Resistors have made camp there at the Sacred Stones Spirit Camp. While the regional, and increasingly the national media are mischaracterizing the native people there as violent thugs, the truth has been the very opposite. Some 28 arrests have been made, but these are volunteers from the Earth Protectors, who as the others do each day, simply stand in the way of the machinery.
North Dakota Governor John Stewart “Jack” Dalrymple III declared a state emergency last Friday by closing roads near the site, employing squads of county sheriff’s, and even closing state parks due to the traffic and violence anticipated from the protestors. His moves have heightened tensions where there have been few. The only tensions are with the bank accounts of the oil barons and their consortium known as Energy Transfer Partners.
“I appreciate the pressure that Governor Dalrymple is working under” said Standing Rock Tribal Chairman Dave Archambault II. “We are all feeling the tension created by the recent decision of the Corps of Engineers and Energy Transfer Partners to rush ahead with construction of the Dakota Access Pipeline while important legal issues of tribal sovereignty, and public health and safety remain unresolved.”
Tribal Chairman Archambault noted the guiding principles at the Cannon Ball River camps as “non-violence and peaceful prayer” in contrast to the Governor’s whipping up fear with “the language of confrontation.” Archambault has said publicly that this is an opportunity to work together in a spirit of cooperation; that this presents an opportunity, instead of some dangerous violence from these Protectors of the Earth.
Anyone monitoring Native News Network and other indigenous media sites can watch the Earth Protectors in action. They follow the very best historical traditions of non-violent passive resistance pioneered by Gandhi, and Dr. Martin Luther King Jr., and dare we say Chief Joseph of the Nez Pierce? It is in the spirit also of Transcendentalist Henry David Thoreau who at Walden Pond connected himself to the very Earth they seek to protect. And who stood for non-violent civil disobedience, suffered arrest, rather than support an unjust war.
They pray reverently and quietly. They stand. They sometimes march, but always with dignity, and peace. They camp. And they speak truth and expose the lies and the grievous harm the fossil fuel industry seeks to do to Mother Earth, on which all human life depends.
From the places that Struggles for Justice serve most come more Earth Protectors. They come from tribal nations such as the Oneida, and the Ojibwe, and many more. The leader of the successful battle against Enbridge Inc, and the Sandpiper line, nationally renowned Winona LaDuke, Ojibwe, has come to Sacred Stones Spirit Camp too.

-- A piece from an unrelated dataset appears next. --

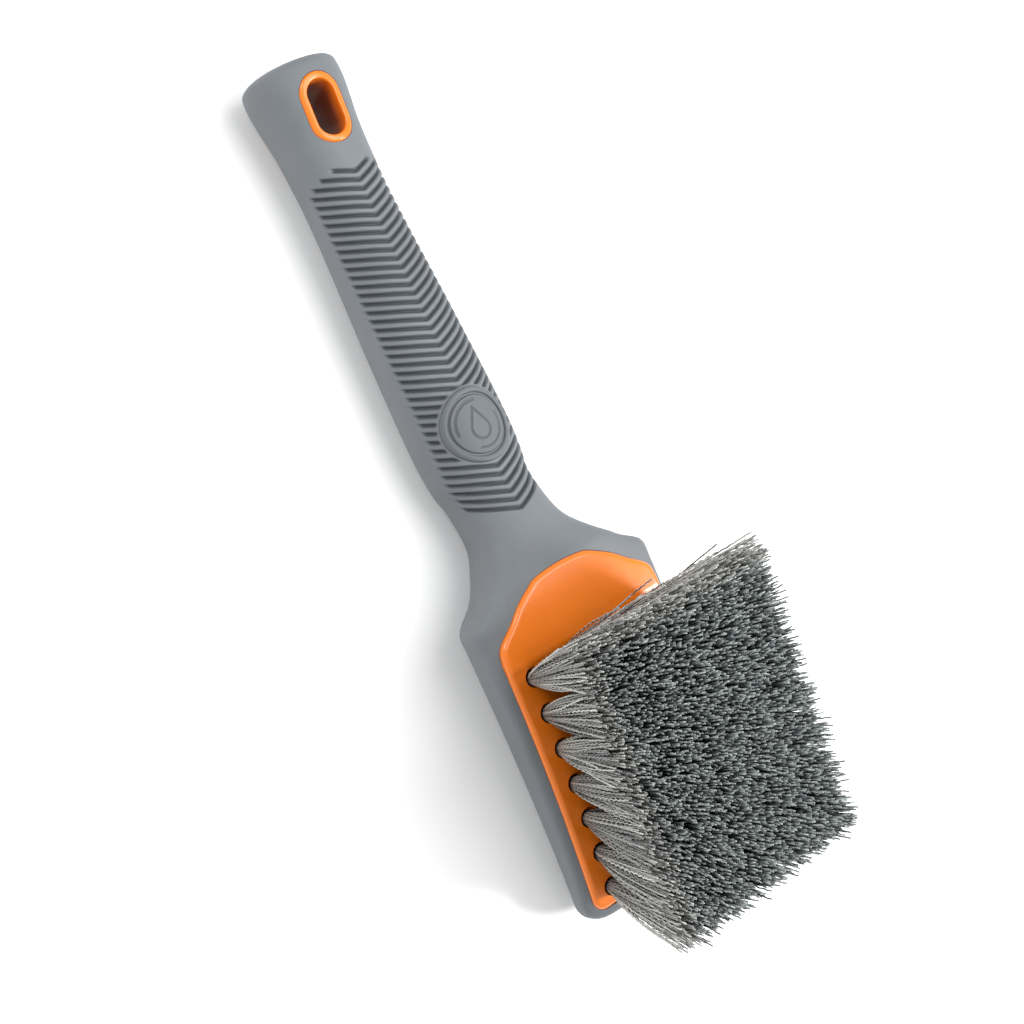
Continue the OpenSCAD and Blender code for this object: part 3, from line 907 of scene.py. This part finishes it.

“This is the extraction of fossil fuel, and it comes with a growing list of incidents, lots of structural anomalies, spills such as the one in Michigan that found its way to the Kalamazoo River. It’s a lot of risk to a lot of people, and just the wrong thing to be doing,” said LaDuke in a national appearance with Amy Goodman on Democracy Now last Thursday.
Despite pleas by the oil industry that pipelines can now be made to safely transport oil over vast distances, nothing could be further from the truth. The immense pressures in the pipes over a period of years, the heating and cooling of the planet cracks pipes and cause spills. Companies do not have the people as they cost too much to even monitor the line all the time. Technology to monitor it usually fails too. If this one goes, as it surely must if it is built, it will be the Missouri River and so many communities downstream. That means white non-indigenous people will have much less access to clean drinking water. And all the life supported by the Earth there will also be greatly harmed.
That means every single American has a stake in stopping this pipeline. It is not just a bunch of Indians who we rarely properly acknowledge or care about acting strangely up in North Dakota. They are acting in the sanest manner possible. The violation of their lands cannot be permitted to occur yet again. They matter. Not only do Black Lives Matter but Red Lives Matter. The outdated stereotypes of indigenous people harm those very people and diminish us all.
The oil carried by the pipeline will also be made into gasoline or other fuel that will pour even more hydrocarbons into an already poisoned atmosphere that is spurring climate change and is a threat to all life on the Earth. The stakes are that big.
“The system is crumbling all around us,” LaDuke said. “And at the end of the fossil fuel era, it’s time to move toward an elegant transition. But in the final thrashing of the fossil fuel era, what you have is a lot of extreme behavior going on. You have extreme extraction. You have, you know, tar sands mining. You have blowing up, you know, oil rigs. And you have endless, endless contamination. And at the same time, you have climate change happening.”
The greed fueling illogical and idiotic juvenile behavior by the oil industry at this time, when climate change is real and worsening by the year is madness.
Tribal Chairman Archambault indicated how important he, his tribe, and all tribal nations view this threat, one of the many heads of the snake:
What is happening at the Cannon Ball Camp reflects a historic moment for the Sanding Rock Sioux Tribe. For the First Time in 100 years we are hosting the reconvening of the Seven Council Fires of the Oceti Sakowin. This attests to our commitment to working together for our children’s future.